## Required task
Reproduce, word for word, every line from the first one down to the line containing "return pieces.setdefault(name, HairPiece(name))", and nothing else.

>> Begin

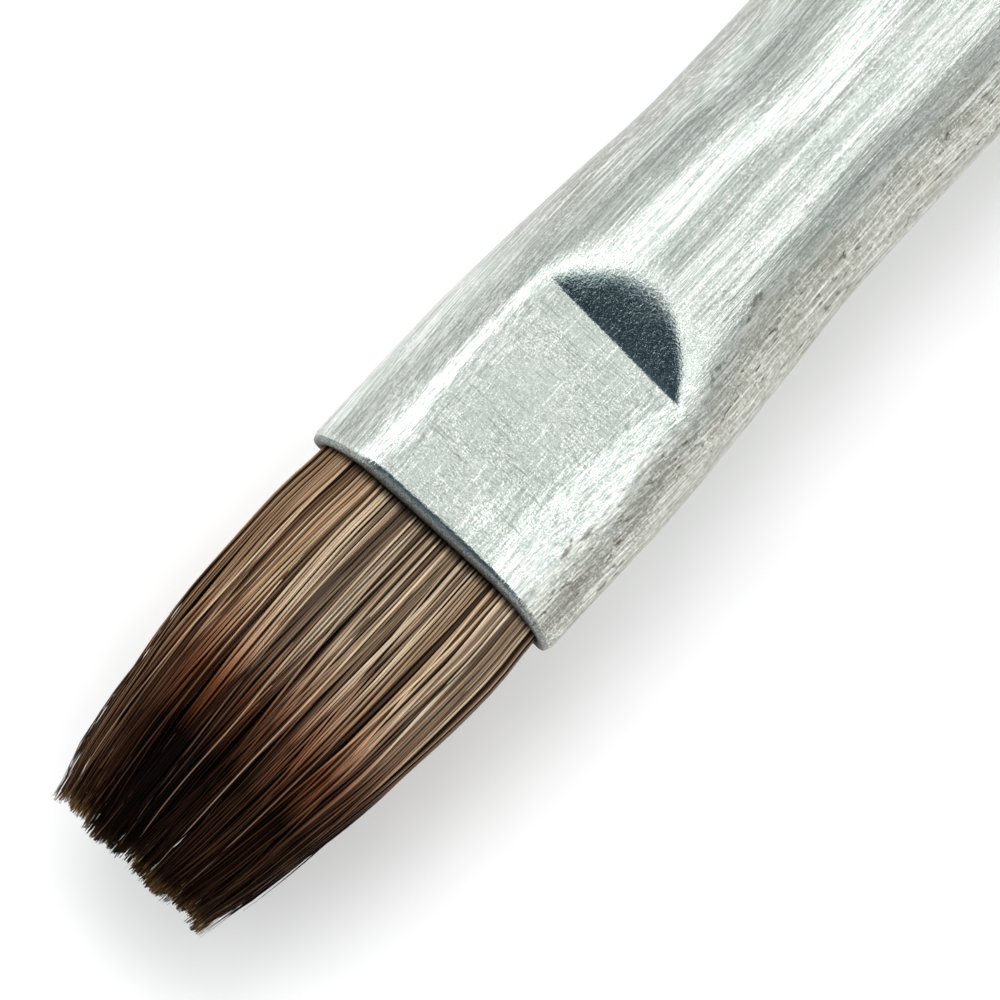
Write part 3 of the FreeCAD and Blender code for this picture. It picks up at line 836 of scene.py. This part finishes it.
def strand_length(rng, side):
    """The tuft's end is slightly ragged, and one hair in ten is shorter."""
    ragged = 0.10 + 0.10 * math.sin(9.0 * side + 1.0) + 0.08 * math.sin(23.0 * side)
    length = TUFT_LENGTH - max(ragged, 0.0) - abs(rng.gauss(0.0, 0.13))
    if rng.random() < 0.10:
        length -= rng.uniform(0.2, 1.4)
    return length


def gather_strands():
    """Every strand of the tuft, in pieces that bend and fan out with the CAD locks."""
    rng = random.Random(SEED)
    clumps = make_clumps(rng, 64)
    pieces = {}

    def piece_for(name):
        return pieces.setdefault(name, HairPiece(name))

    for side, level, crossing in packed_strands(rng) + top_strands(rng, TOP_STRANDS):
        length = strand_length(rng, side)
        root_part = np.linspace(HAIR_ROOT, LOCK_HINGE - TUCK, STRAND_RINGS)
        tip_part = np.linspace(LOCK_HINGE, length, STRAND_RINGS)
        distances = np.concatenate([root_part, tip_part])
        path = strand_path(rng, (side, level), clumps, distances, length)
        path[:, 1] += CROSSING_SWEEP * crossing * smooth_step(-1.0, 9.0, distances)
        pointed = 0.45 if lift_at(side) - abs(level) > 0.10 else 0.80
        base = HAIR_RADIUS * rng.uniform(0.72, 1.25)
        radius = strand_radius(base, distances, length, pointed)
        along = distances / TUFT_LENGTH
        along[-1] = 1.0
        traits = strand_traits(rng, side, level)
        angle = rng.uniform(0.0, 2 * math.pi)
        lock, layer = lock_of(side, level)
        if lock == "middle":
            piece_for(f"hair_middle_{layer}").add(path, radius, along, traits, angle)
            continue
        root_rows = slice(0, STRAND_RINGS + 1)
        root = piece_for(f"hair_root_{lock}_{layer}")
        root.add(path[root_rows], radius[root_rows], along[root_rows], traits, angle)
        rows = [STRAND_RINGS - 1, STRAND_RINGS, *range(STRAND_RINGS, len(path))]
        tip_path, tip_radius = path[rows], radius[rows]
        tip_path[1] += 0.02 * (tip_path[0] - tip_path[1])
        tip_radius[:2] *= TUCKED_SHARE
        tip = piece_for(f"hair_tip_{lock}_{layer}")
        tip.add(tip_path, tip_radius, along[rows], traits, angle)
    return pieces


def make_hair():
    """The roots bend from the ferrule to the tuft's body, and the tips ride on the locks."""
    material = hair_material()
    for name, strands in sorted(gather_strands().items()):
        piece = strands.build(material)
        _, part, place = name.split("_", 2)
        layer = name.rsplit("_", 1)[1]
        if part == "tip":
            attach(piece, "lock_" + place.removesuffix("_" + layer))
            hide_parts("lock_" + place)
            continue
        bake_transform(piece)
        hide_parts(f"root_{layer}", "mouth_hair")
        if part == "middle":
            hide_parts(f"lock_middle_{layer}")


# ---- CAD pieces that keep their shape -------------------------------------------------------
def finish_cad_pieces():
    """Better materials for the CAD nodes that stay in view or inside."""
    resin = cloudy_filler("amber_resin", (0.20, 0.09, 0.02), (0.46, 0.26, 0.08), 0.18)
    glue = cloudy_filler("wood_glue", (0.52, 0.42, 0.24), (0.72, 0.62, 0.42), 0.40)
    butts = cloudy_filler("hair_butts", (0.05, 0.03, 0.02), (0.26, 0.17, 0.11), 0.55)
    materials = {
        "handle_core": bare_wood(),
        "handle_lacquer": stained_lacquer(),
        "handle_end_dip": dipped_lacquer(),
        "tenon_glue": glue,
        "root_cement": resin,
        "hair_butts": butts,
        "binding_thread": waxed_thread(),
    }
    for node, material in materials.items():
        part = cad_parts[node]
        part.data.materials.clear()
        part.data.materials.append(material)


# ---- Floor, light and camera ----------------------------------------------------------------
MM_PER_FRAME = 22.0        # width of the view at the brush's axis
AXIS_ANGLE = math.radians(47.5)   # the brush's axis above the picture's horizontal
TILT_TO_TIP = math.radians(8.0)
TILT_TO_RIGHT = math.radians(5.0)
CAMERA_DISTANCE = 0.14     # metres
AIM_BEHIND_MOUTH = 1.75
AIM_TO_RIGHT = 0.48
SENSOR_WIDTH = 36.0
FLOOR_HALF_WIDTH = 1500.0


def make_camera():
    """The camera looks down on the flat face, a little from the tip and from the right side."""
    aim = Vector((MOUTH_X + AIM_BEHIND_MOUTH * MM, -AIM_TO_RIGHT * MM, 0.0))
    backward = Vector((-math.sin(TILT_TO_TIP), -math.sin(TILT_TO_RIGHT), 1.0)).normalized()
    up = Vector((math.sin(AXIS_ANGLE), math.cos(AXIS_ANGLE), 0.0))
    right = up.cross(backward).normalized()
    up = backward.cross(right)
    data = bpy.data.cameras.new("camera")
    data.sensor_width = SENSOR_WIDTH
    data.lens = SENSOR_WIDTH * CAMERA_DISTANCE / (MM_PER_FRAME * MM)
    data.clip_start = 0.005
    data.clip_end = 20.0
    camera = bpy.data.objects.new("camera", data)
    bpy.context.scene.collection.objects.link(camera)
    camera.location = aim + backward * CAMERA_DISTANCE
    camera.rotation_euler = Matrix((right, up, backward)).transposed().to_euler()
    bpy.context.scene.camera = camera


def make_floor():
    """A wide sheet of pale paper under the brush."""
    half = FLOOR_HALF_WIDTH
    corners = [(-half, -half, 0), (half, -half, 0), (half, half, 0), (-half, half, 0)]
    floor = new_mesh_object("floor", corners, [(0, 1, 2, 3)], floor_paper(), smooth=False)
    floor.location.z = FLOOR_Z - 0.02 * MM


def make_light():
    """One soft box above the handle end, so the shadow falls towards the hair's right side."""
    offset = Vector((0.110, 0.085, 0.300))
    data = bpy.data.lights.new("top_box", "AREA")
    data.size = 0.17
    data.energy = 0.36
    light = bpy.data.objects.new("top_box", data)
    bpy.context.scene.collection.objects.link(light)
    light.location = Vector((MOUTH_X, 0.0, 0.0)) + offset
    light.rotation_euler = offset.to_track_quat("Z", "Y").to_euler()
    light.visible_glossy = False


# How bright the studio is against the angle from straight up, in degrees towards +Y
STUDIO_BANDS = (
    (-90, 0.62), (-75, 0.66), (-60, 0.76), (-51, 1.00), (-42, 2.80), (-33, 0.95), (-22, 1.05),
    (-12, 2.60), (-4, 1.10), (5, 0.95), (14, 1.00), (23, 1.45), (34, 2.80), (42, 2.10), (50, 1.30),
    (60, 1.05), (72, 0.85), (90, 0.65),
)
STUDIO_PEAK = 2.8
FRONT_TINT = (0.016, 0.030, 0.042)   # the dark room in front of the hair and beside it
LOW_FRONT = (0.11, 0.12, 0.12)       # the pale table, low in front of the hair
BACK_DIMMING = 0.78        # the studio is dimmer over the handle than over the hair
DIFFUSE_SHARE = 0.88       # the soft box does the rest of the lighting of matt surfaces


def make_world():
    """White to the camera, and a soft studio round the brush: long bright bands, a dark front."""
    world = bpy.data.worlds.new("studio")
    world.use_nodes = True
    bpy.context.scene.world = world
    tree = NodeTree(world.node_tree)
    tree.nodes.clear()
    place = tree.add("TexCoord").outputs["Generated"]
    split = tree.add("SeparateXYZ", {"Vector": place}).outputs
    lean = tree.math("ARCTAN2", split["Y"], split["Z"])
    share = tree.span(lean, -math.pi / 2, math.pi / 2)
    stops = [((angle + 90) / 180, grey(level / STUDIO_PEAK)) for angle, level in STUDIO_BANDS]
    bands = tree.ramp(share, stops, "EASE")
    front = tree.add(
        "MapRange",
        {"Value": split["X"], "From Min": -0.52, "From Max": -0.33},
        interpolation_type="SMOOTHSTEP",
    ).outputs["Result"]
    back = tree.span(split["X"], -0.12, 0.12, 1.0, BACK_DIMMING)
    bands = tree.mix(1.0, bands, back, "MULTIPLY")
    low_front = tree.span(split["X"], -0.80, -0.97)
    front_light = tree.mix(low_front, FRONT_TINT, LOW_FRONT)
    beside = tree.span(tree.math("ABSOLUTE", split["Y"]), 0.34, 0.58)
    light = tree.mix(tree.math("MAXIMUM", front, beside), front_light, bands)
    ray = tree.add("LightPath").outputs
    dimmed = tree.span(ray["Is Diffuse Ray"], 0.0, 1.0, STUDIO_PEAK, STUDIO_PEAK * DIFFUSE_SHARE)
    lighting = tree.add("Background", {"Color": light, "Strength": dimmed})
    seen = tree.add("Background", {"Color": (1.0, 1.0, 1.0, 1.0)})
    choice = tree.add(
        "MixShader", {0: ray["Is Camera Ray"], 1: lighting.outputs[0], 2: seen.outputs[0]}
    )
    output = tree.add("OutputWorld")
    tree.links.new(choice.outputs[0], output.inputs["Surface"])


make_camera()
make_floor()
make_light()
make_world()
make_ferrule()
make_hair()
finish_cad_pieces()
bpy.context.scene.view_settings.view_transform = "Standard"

>> End

## Task response
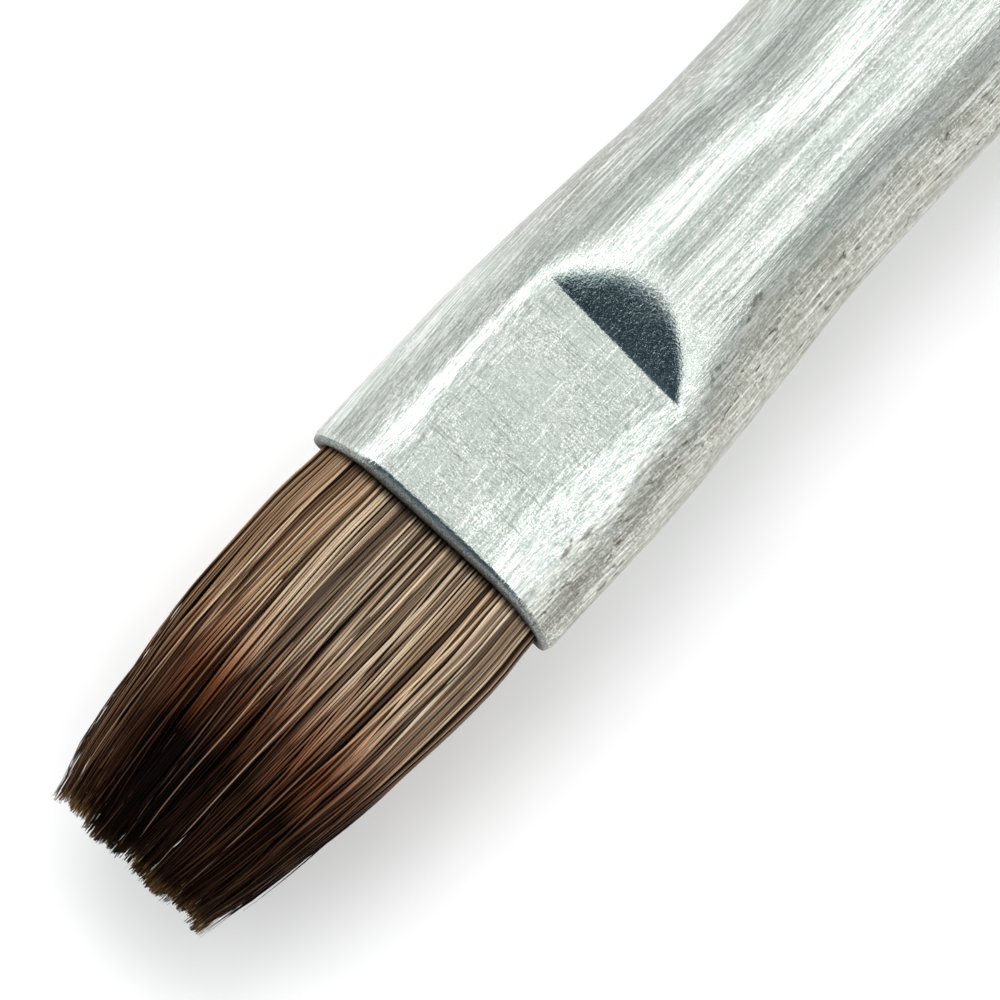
Write part 3 of the FreeCAD and Blender code for this picture. It picks up at line 836 of scene.py. This part finishes it.
def strand_length(rng, side):
    """The tuft's end is slightly ragged, and one hair in ten is shorter."""
    ragged = 0.10 + 0.10 * math.sin(9.0 * side + 1.0) + 0.08 * math.sin(23.0 * side)
    length = TUFT_LENGTH - max(ragged, 0.0) - abs(rng.gauss(0.0, 0.13))
    if rng.random() < 0.10:
        length -= rng.uniform(0.2, 1.4)
    return length


def gather_strands():
    """Every strand of the tuft, in pieces that bend and fan out with the CAD locks."""
    rng = random.Random(SEED)
    clumps = make_clumps(rng, 64)
    pieces = {}

    def piece_for(name):
        return pieces.setdefault(name, HairPiece(name))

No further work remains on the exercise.